L’échéance de remboursement est fixée à 48 heures. Au cas contraire, sa vieille moto deviendra la propriété de Tarzan. Pour les gros montants, le débiteur doit mettre en gage un véhicule (qui sera filmé ou photographié par les deux parties en présence de témoins pour éviter toute contestation éventuelle) voire un titre de propriété. «Si ce protocole est respecté, l’argent est disponible immédiatement», confirme l’usurier. Généralement, la transaction lui profite en dernier ressort. «Rien qu’ici à l’Hôpital central, j’ai pu avoir 12 voitures en 3 ans.
Leurs propriétaires ne m’ont jamais remboursé à échéance ; il m’en reste 4. Les autres ont été vendues», semble-t-il s’en féliciter. «Il n’y a pas de honte d’avoir plumé quelqu’un qui ne veut pas rembourser», poursuit-il, noyé dans la complaisance, la sueur et quelques bulles de vin mousseux.
Tel un marabout, il mystifie la ruse que ses hommes de main utilisent.
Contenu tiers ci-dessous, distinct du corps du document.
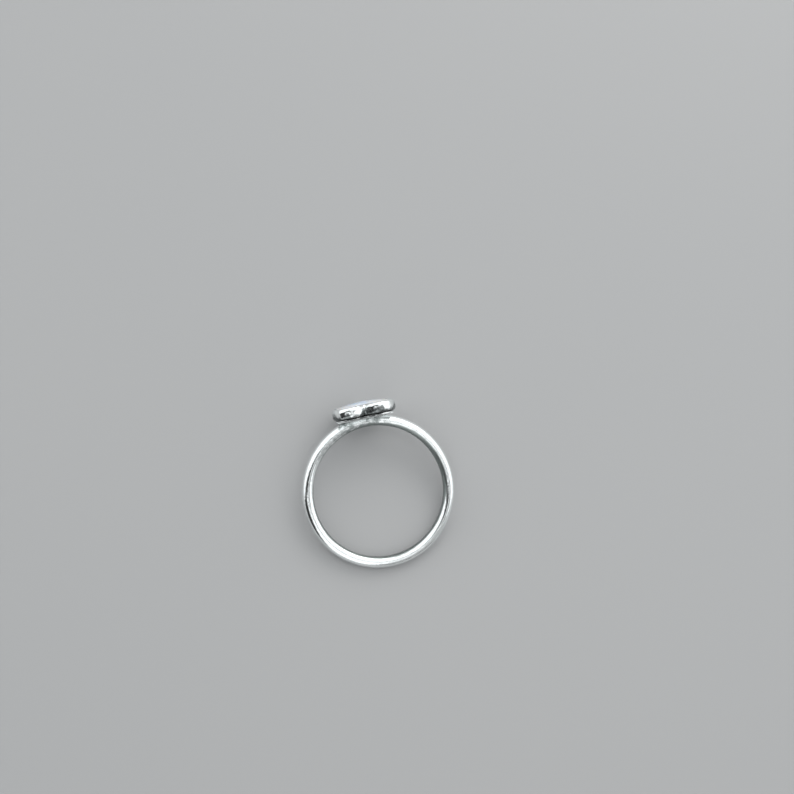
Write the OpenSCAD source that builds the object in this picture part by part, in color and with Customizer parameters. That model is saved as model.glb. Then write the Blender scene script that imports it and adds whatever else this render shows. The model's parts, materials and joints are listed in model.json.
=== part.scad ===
// Silver ring: a round-wire band that carries a heart-shaped bezel cup with a domed stone.
// The ring lies on its side as it does on a table: the far side of the band and the point of
// the heart touch the ground, z = 0, and the two lobes of the heart look up.

/* [Band] */
// Inner diameter of the band, a medium finger size
finger_d = 17.7; // [15:0.1:21]
// Diameter of the round wire that the band is bent from
wire_d = 1.6; // [1.3:0.1:2.2]
// Width of the narrow flat inside the band, where the wire was closed around a mandrel
inner_flat_w = 0.7; // [0.4:0.1:1]

/* [Stone] */
// Width of the heart-shaped stone across its two lobes
stone_w = 8; // [7:0.1:9]
// Length of the stone from its lobes to its point
stone_l = 7.4; // [6.8:0.1:8.6]
// Height of the stone's dome above the back plate
stone_h = 1.9; // [1.8:0.05:2.6]
// Gap between the stone and the metal around it
stone_gap = 0.05; // [0.03:0.01:0.08]

/* [Setting] */
// Thickness of the bezel cup's sheet silver
bezel_t = 0.25; // [0.2:0.01:0.3]
// Height of the bezel cup from the back plate to the top of its rim
bezel_h = 1.6; // [1.5:0.05:1.8]
// Radius of the cup's rounded lower edge
foot_r = 0.55; // [0.45:0.01:0.6]
// How far the rim of the bezel is pressed over the edge of the stone
rim_over = 0.27; // [0.2:0.01:0.3]
// Thickness of the back plate
plate_t = 0.3; // [0.25:0.05:0.5]
// How far the back plate's edge lies inside the widest outline of the cup
plate_inset = 0.28; // [0.15:0.01:0.35]
// Depth of the flat that is filed on the band as a seat for the back plate
seat_depth = 0.25; // [0.15:0.05:0.25]

/* [Solder] */
// Radius of the hollow fillet that the solder leaves at each end of the joint
solder_r = 0.12; // [0.08:0.01:0.2]
// Width of the solder across the band
solder_w = 1.2; // [0.8:0.1:1.3]

/* [Hidden] */

SILVER = [0.83, 0.85, 0.86];
MILKY = [0.9, 0.93, 0.96];
SMOOTH = 96;
SINK = 0.05;

// Band: radius of the finger hole, of the wire, of the wire's centre line and of the outside
finger_r = finger_d / 2;
wire_r = wire_d / 2;
centre_r = finger_r + sqrt(wire_r * wire_r - inner_flat_w * inner_flat_w / 4);
outer_r = centre_r + wire_r;

// Setting: distance from the ring's centre to the bottom and the top of the back plate
plate_low = outer_r - seat_depth;
plate_top = plate_low + plate_t;

// How far the bezel's outer face and the back plate's edge stand outside the stone
bezel_grow = stone_gap + bezel_t;
plate_grow = bezel_grow - plate_inset;

// Radii in the bottom of the cleft between the lobes, of the cup's outer face and of the plate
bezel_cleft_r = 0.16;
plate_cleft_r = 0.9;

// Heart outline of the stone, made of arcs: lobe, flank and point, with their centres
lobe_r = 0.262 * stone_w;
flank_r = 0.72 * stone_w;
point_r = 0.08 * stone_w;
lobe_c = [stone_w / 2 - lobe_r, stone_l / 2 - lobe_r];
point_c = [0, point_r - stone_l / 2];
flank_c = circles_meet(lobe_c, flank_r - lobe_r, point_c, flank_r - point_r);

// Where two circles about p and q meet, on the side to the right of the way from p to q
function circles_meet(p, p_r, q, q_r) =
    let (d = norm(q - p),
         along = (p_r * p_r - q_r * q_r + d * d) / (2 * d),
         aside = sqrt(p_r * p_r - along * along),
         u = (q - p) / d)
    p + along * u + aside * [u.y, -u.x];

function angle_of(v) = atan2(v.y, v.x);

// The right half of the heart outline, grown by a distance, as arcs from the cleft to the point.
// Columns: centre, radius, angle at the start, angle at the end, steps
function half_arcs(grow, cleft_r) =
    let (cleft_c = [0, lobe_c.y + sqrt(pow(lobe_r + grow + cleft_r, 2) - pow(lobe_c.x, 2))],
         to_lobe = angle_of(lobe_c - cleft_c),
         to_flank = angle_of(lobe_c - flank_c),
         to_point = angle_of(point_c - flank_c))
    [[cleft_c, cleft_r, -90, to_lobe, 4],
     [lobe_c, lobe_r + grow, to_lobe + 180, to_flank, 20],
     [flank_c, flank_r + grow, to_flank, to_point, 9],
     [point_c, point_r + grow, to_point, -90, 5]];

function half_heart(grow, cleft_r) =
    [for (arc = half_arcs(grow, cleft_r))
        for (i = [0 : arc[4] - 1])
            let (a = arc[2] + (arc[3] - arc[2]) * i / arc[4])
            arc[0] + arc[1] * [cos(a), sin(a)]];

// The whole outline, counter-clockwise from the point
function heart(grow, cleft_r) =
    let (half = half_heart(grow, cleft_r), last = len(half) - 1, tip = point_c - [0, point_r + grow])
    concat([tip], [for (i = [last : -1 : 1]) half[i]], [half[0]],
           [for (i = [1 : last]) [-half[i].x, half[i].y]]);

function heart_ring(grow, cleft_r, height) = [for (p = heart(grow, cleft_r)) [p.x, p.y, height]];

// Quarter round of the cup's lower edge, in a radius about the centre that all its layers share.
// Its points, like those of all sections below, are a distance in from the cup's widest outline
// and a height above the back plate
function foot_arc(r, steps) =
    [for (i = [0 : steps]) [foot_r - r * sin(90 * i / steps), foot_r - r * cos(90 * i / steps)]];

// Outer face of the rim that is pressed inwards. Columns: share of the way in to the rim's edge,
// share of the bezel's height
RIM_OUTSIDE = [
    [0.00, 0.70],
    [0.05, 0.80],
    [0.18, 0.90],
    [0.42, 0.975],
    [0.72, 1.00],
    [0.95, 0.98]];

// Underside of the rim, from its edge to the wall. Columns: distance in from the wall's inner face
// over the rim's overhang, share of the bezel's height
RIM_INSIDE = [
    [1.00, 0.94],
    [0.73, 0.90],
    [0.35, 0.85],
    [0.00, 0.76]];

// Shoulder of the stone, from its girdle to the start of its dome. Columns: distance in from the
// girdle over the rim's overhang, share of the bezel's height
SHOULDER = [
    [0.00, 0.72],
    [0.22, 0.806],
    [0.56, 0.861],
    [1.04, 0.909],
    [1.56, 0.952]];

// Section of the bezel cup, walked up the outside and down the inside
flange_in = foot_r + bezel_t;
bezel_section = concat(
    [[foot_r, -SINK]],
    foot_arc(foot_r, 4),
    [for (row = RIM_OUTSIDE) [row[0] * (bezel_t + rim_over), row[1] * bezel_h]],
    [for (row = RIM_INSIDE) [bezel_t + row[0] * rim_over, row[1] * bezel_h]],
    [for (i = [2 : -1 : 0]) foot_arc(foot_r - bezel_t, 2)[i]],
    [[flange_in, bezel_t], [flange_in, -SINK]]);

// Section of the stone's edge, from its flat back up to the start of its dome
edge_section = concat(
    foot_arc(foot_r - bezel_grow, 2),
    [for (row = SHOULDER) [bezel_grow + row[0] * rim_over, row[1] * bezel_h]]);

// Dome of the stone, scaled in towards its middle, each value a share of the edge's size
DOME_SCALES = [0.88, 0.74, 0.58, 0.4, 0.2];
dome_c = [0, 0.03 * stone_l];
dome_edge = edge_section[len(edge_section) - 1];

// Height of the dome where it is scaled by s: a rounded crown that levels out in the middle
function dome_height(s) = dome_edge[1] + (stone_h - dome_edge[1]) * pow(1 - s * s, 0.75);

// The heart outline at a point of a section
function section_ring(p) = heart_ring(bezel_grow - p[0], bezel_cleft_r + p[0], p[1]);

function dome_ring(s) =
    [for (p = section_ring(dome_edge))
        let (q = dome_c + s * ([p.x, p.y] - dome_c))
        [q.x, q.y, dome_height(s)]];

bezel_rings = [for (p = bezel_section) section_ring(p)];
stone_rings = concat([for (p = edge_section) section_ring(p)], [for (s = DOME_SCALES) dome_ring(s)]);

function flatten(lists) = [for (list = lists) for (item = list) item];

// Faces between ring i and the next one, for rings of n points that run counter-clockwise
function wall_faces(i, next, n) =
    [for (k = [0 : n - 1]) let (m = (k + 1) % n)
        each [[i * n + k, next * n + k, i * n + m], [i * n + m, next * n + k, next * n + m]]];

// A closed skin through rings whose last ring joins the first, such as a rim
module hollow_loft(rings) {
    n = len(rings[0]);
    count = len(rings);
    polyhedron(flatten(rings), flatten([for (i = [0 : count - 1]) wall_faces(i, (i + 1) % count, n)]));
}

// A solid through rings, with a flat bottom and a crown that ends in one point
module domed_loft(rings, crown) {
    n = len(rings[0]);
    count = len(rings);
    polyhedron(
        concat(flatten(rings), [crown]),
        concat([[for (k = [0 : n - 1]) k]],
               flatten([for (i = [0 : count - 2]) wall_faces(i, i + 1, n)]),
               [for (k = [0 : n - 1]) [(count - 1) * n + k, count * n, (count - 1) * n + (k + 1) % n]]));
}

// Solder between the band and the back plate, seen along the finger: a web from the band's centre
// line up into the plate, with a hollow fillet at each end
fillet_c = [sqrt(pow(outer_r + solder_r, 2) - pow(plate_low - solder_r, 2)), plate_low - solder_r];
fillet_end = 144 + angle_of(fillet_c);
fillet_half = [for (a = [fillet_end : -12 : 90]) fillet_c + solder_r * [cos(a), sin(a)]];
foot_angle = acos(fillet_half[0].x / centre_r);
solder_web = concat(
    [for (i = [0 : 8]) centre_r * [cos(180 - foot_angle - (180 - 2 * foot_angle) * i / 8),
                                   sin(180 - foot_angle - (180 - 2 * foot_angle) * i / 8)]],
    fillet_half,
    [[fillet_c.x, plate_low + SINK], [-fillet_c.x, plate_low + SINK]],
    [for (i = [len(fillet_half) - 1 : -1 : 0]) [-fillet_half[i].x, fillet_half[i].y]]);

// Angle by which the ring leans when the far side of the band and a point of the head touch down,
// where the point is given by its distances from the ring's centre, outwards and downwards
function lean_on(out, down) =
    let (far = [down, out + centre_r])
    atan(far[0] / far[1]) - asin(wire_r / norm(far));

head_reach = stone_l / 2 + bezel_grow;
lean = max([for (p = bezel_section) lean_on(plate_top + p[1], head_reach - p[0])]);
lift = centre_r * sin(lean) + wire_r;

// Farthest reach of the leaning ring to the front of the heart and to the far side of the band
front = max([for (p = flatten(concat(bezel_rings, stone_rings)))
    (plate_top + p.z) * cos(lean) - p.y * sin(lean)]);
back = centre_r * cos(lean) + wire_r;

// Puts the ring down on its side, with the middle of its footprint at the origin
module lying() {
    translate([0, (back - front) / 2, lift]) rotate([lean, 0, 0]) children();
}

// Puts a heart that is drawn flat on the ground onto the outside of the band, lobes upwards
module on_band() {
    translate([0, plate_top, 0]) rotate([90, 0, 180]) children();
}

module wire_band() {
    rotate_extrude($fn = SMOOTH) intersection() {
        translate([centre_r, 0]) circle(r = wire_r, $fn = SMOOTH);
        translate([finger_r, -wire_r]) square([wire_d, wire_d]);
    }
}

module back_plate() {
    on_band() translate([0, 0, -plate_t]) linear_extrude(plate_t)
        polygon(heart(plate_grow, plate_cleft_r));
}

module bezel_cup() {
    on_band() hollow_loft(bezel_rings);
}

module solder_joint() {
    linear_extrude(solder_w, center = true) polygon(solder_web);
}

// All the metal is soldered together, so it is one solid
module band_and_bezel() {
    color(SILVER) lying() {
        wire_band();
        back_plate();
        bezel_cup();
        solder_joint();
    }
}

module heart_stone() {
    color(MILKY) lying() on_band()
        domed_loft(stone_rings, [dome_c.x, dome_c.y, stone_h]);
}

band_and_bezel();
heart_stone();
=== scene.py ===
"""Dresses the silver heart ring: a polished round-wire band, a heart-shaped cup on a thin plate,
a solder seam and a milky domed stone, lying on its side on a pale floor.

Sizes are in millimetres, or in metres where a name ends in _m, and lying(), the last step of each
shape, gives metres. A shape is a grid of points worked out with numpy, in one of two local frames:
  ring frame   the ring's centre at the origin, z along the finger, y towards the heart
  heart frame  the heart flat on the ground, point towards -y, back plate's top at z = 0
"""
import json
import math

import bpy
import numpy as np
from mathutils import Matrix, Vector


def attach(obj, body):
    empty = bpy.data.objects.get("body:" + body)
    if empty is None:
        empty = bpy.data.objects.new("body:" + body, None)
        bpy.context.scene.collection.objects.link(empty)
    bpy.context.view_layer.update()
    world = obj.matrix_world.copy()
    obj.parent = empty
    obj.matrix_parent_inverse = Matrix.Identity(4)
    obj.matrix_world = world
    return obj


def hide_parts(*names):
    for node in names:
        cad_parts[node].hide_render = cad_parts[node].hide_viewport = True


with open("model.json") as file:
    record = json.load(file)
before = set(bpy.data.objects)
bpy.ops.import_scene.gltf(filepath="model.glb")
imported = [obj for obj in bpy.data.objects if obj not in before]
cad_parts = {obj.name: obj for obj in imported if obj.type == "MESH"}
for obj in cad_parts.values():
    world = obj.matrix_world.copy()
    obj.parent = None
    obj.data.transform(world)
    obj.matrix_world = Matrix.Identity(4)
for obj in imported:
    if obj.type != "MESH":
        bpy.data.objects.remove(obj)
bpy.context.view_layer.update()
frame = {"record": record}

MM = 0.001

# Sizes, as in the part's source
finger_d = 17.7  # inner diameter of the band
wire_d = 1.6  # diameter of the round wire that the band is bent from
inner_flat_w = 0.7  # width of the narrow flat inside the band
stone_w = 8.0  # width of the stone across its two lobes
stone_l = 7.4  # length of the stone from its lobes to its point
stone_h = 1.9  # height of the stone's dome above the back plate
stone_gap = 0.05  # gap between the stone and the metal around it
bezel_t = 0.25  # thickness of the cup's sheet silver
bezel_h = 1.6  # height of the cup from the back plate to the top of its rim
foot_r = 0.55  # radius of the cup's rounded lower edge
rim_over = 0.27  # how far the rim of the cup is pressed over the edge of the stone
plate_t = 0.3  # thickness of the back plate
plate_inset = 0.28  # how far the plate's edge lies inside the widest outline of the cup
seat_depth = 0.25  # depth of the flat on the band that the plate sits on
solder_r = 0.12  # radius of the hollow that the solder leaves in the corner

# Band: radius of the finger hole, of the wire, of the wire's centre line and of the outside
finger_r = finger_d / 2
wire_r = wire_d / 2
centre_r = finger_r + math.sqrt(wire_r ** 2 - inner_flat_w ** 2 / 4)
outer_r = centre_r + wire_r

# Setting: distance from the ring's centre to the bottom and the top of the back plate
plate_low = outer_r - seat_depth
plate_top = plate_low + plate_t

# How far the cup's outer face and the plate's edge stand outside the stone, and their radii in
# the bottom of the cleft between the lobes
bezel_grow = stone_gap + bezel_t
plate_grow = bezel_grow - plate_inset
bezel_cleft_r, plate_cleft_r = 0.16, 0.9

# Radii of the arcs that the stone's outline is made of
lobe_r, flank_r, point_r = 0.262 * stone_w, 0.72 * stone_w, 0.08 * stone_w

# How the ring lies: the middle and the axis of the finger hole, as the frame's record gives them
finger_hole = next(mount for mount in frame["record"]["mounts"] if mount["name"] == "finger_hole")
ring_centre = np.array(finger_hole["pos_m"]) / MM
_, axis_y, axis_z = finger_hole["axis"]
tilt = np.array([[1, 0, 0],
                 [0, axis_z, axis_y],
                 [0, -axis_y, axis_z]])


def unit(v):
    """A vector scaled to length 1, along the last axis."""
    v = np.asarray(v, float)
    return v / np.linalg.norm(v, axis=-1, keepdims=True)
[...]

Difficile de les chiffrer. «Ils sont pourtant là partout», affirme quelqu’un. «C’est comme une aiguille sur une poupée vaudou», blague-t-il. À fouiner un peu, tout se fonde sur la compassion, la simplification du «cas urgent» et l’écoute maximale. Une vraie pente savonneuse où beaucoup de familles glissent, faute de mieux.